I speak English, BigT. Why could it be seen as a bad portent?

Baloney - meaning ‘bullshit’, having its origins from Bologna, supposedly.

Part of the argument that the creditors are at least in part to blame for the crisis is that you “can’t have irresponsible borrowing without irresponsible lending”. Well, it seems that now that the creditors don’t want to engage in such irresponsible lending anymore, they’re terrorists, and enslaving the Greeks. Can’t have it both ways.

Also, the analogy with The German post WWII debt forgiveness is flawed. It happened only once. Germany could be relied upon to pay back the remainder of the debt because they had (the makings of) a strong exporting economy. And the Germans accepted the pro market reforms that came attached with the 1953 London agreement.

Greece has been called the richest country that doesn’t make anything. It got that way in part by cooking the books and thereby becoming part of the Eurozone, and borrowing money it couldn’t really re-pay - spending it in ways that didn’t do much to build a real economy.

I believe that since its independence in the early 19 th century, Greece has been in some form of default for about half that time. Most of that time cannot be blamed on the Euro since it is only 16 years old, and Greece has only been in it for 14.

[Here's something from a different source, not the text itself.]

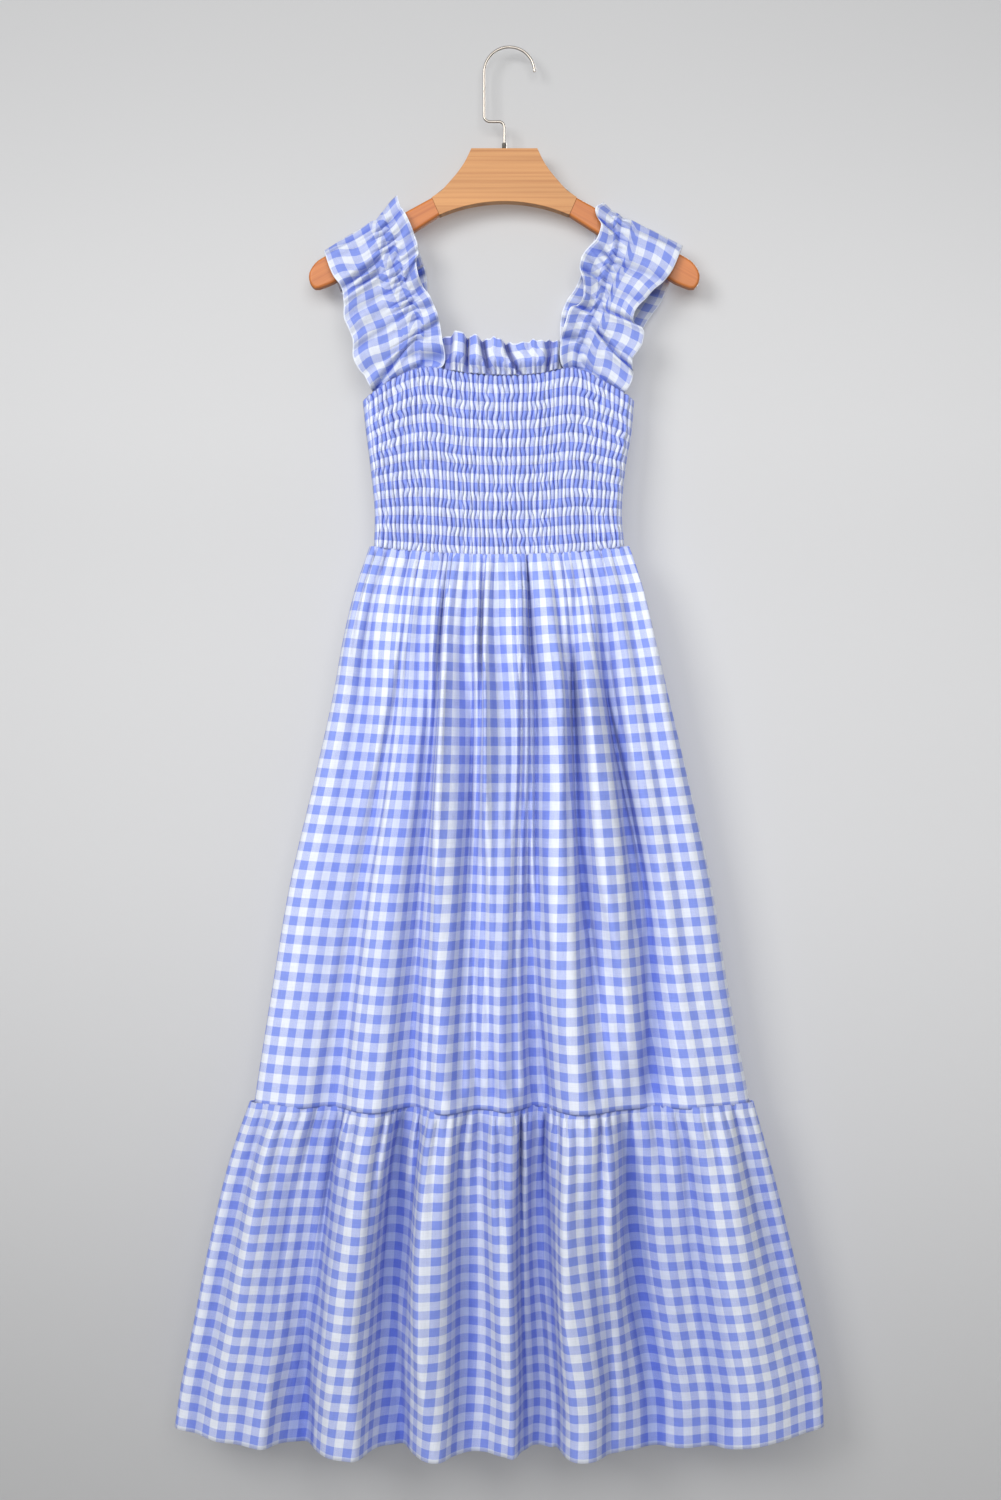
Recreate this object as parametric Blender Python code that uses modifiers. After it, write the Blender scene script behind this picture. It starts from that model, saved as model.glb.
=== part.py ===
"""Sundress with a shirred bodice, ruffled straps and two gathered skirt tiers, on a wooden hanger.

Blender 4.5 script. Lengths are in metres and +Z is up. The front faces -Y, +X is the viewer's right,
and the hook's inner bearing point is the origin, so the whole dress hangs below it.
"""

from collections import namedtuple
from math import cos, pi, radians, sin

import bmesh
import bpy
import numpy as np

# --- driving sizes -------------------------------------------------------------------------------
WALL = 0.0015                # thickness of every cloth wall
SEAM = 0.0003                # air between two pieces that are sewn together
RIM_TILT = 0.0006            # how far the slanting rim of a wall reaches past its edge
EDGE_GAP = SEAM + RIM_TILT   # between the edges of two panels, one above the other
SIDE_GAP = (WALL + SEAM) / 2 # from the middle plane to the middle of a wall at a side seam
DRESS_X = -0.0105            # middle of the dress
HANGER_X = -0.0052           # middle of the hanger, and its hook's stem

WAIST_MIDDLE_Z = -0.5290
WAIST_SIDE_Z = -0.5200
NECK_CLEAR = 0.0004          # more air over the neckline, because its curve is faceted below
TIER_SEAM_Z = -1.0990
HEM_Z = -1.4485
HEM_SIDE_LIFT = 0.0165       # how much higher the hem hangs at the side seams
TIER_SEAM_SIDE_LIFT = 0.0025

BODICE_HALF_DEPTH = 0.0100   # from the middle plane to the shirred wall
STRAP_HALF_DEPTH = 0.0098    # the straps pass the hanger's arms at this distance
FRILL_HEIGHT = 0.0360
FRILL_WAVE = 0.0035
FRILL_PLEATS = 7
FRILL_LEFT_X = -0.0665
FRILL_RIGHT_X = 0.0515

HOOK_WIRE = 0.0028           # diameter of the hook's wire
HOOK_RADIUS = 0.0262         # of the wire's middle line, round the bearing point
HOOK_END_ANGLE = radians(1)
HOOK_CRANK_Z = -0.0762       # the wire's sideways step
CRANK_BEND = 0.0058
COLLAR_RADIUS = 0.00245
COLLAR_HEIGHT = 0.0070
COLLAR_FOOT = 0.0010
BLOCK_TOP_Z = -0.1057
BLOCK_THICKNESS = 0.0130
ARM_THICKNESS = 0.0120
WOOD_ROUNDING = 0.0030
WOOD_GAP = 0.0003

SAMPLES = 900                # points along a cloth row before its columns are spaced out

# Half-widths of the skirt at fractions of a tier's drop, from the dress's middle.
Side = namedtuple("Side", "drop left right")
UPPER_SIDES = [
    Side(0.00, 0.1345, 0.1350),
    Side(0.08, 0.1500, 0.1496),
    Side(0.17, 0.1624, 0.1620),
    Side(0.25, 0.1705, 0.1730),
    Side(0.43, 0.1935, 0.1975),
    Side(0.60, 0.2165, 0.2192),
    Side(0.80, 0.2363, 0.2381),
    Side(1.00, 0.2545, 0.2600),
]
HEM_SIDES = [
    Side(0.00, 0.2590, 0.2640),
    Side(0.13, 0.2748, 0.2764),
    Side(0.42, 0.2998, 0.3014),
    Side(0.71, 0.3195, 0.3243),
    Side(0.86, 0.3300, 0.3345),
    Side(1.00, 0.3370, 0.3372),
]
# Half-widths of the bodice, from its neckline corners (0) to the waist (1).
BODICE_SIDES = [
    Side(0.00, 0.1415, 0.1400),
    Side(0.20, 0.1385, 0.1375),
    Side(0.50, 0.1330, 0.1305),
    Side(0.80, 0.1290, 0.1272),
    Side(1.00, 0.1300, 0.1300),
]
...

Greece did not join the Euro at its inception because it couldn’t qualify. 2 years later it was allowed to join ( after -surprise!-an austerity program and deep public spending cuts), but was warned that it still had a lot to do improve its economy (per Wim Duisenberg, prez of the ECB at the time). Looks like they only pretended to do that.

I think it’s clear that the Euro concept was entirely too far reaching, and that Greece never was an appropriate candidate for it. On the other hand, on the face of it neither were Spain an Portugal, and it looks like they may actually pull it off… So it was a worthy attempt. Just didn’t work out for Greece.

On Twitter:

**The smartest trick the devil ever pulled was making the German voters think the bank bailout was a Greece bailout.
**
Here’s how he did it:

Behind the scenes at the IMF on a fateful day in the Greek crisis

For a few million Euros, you can build a tiny bridge and get over yourself.

Oh, Norway, a tiny sliver of ice covered fiords that got lucky because it hit oil.

I’ve heard of you. Somewhere next to Sweden and near Denmark, right?

I applaud the wisdom of the Greek people. They have suffered 20%+ unemployment since the beginning of the financial crisis: continued austerity guaranteed more of the same. Only a credulous moron would stick with current policies.

Here’s a hint: stop hitting your head with a mallet. It hurts!

Oh but what about that debt? Well the Germans restructured massive debt away after WWII. In 1953 they signed an agreement cutting their debt effectively in half. That’s right: half. Germans Forget Postwar History Lesson on Debt Relief in Greece Crisis - The New York Times

Eduardo Porter: “The recurring, historical pattern? Major debt overhangs are only solved after deep write-downs of the debt’s face value. The longer it takes for the debt to be cut, the bigger the necessary write-down will turn out to be.”

Don’t like it? Tough. That’s why lenders need to practice due diligence, rather than throwing other people’s money at any bozo offering a couple of dozen basis points in additional yield.

Yay Greece!

I know this is the pit but you don’t have to take everything as an insult.
I was nothing but civil and factual in my reply. You made a simple mistake and were corrected.

I’ve had discussions before with people ignorant of Norway’s relationship with the EU and the euro so best to correct an error at source.

Except only Americans pronounce Bologna as Baloney or use it to mean bullshit. So BigT’s claim that this applies to “those who speak English” is unfortunately blatantly wrong.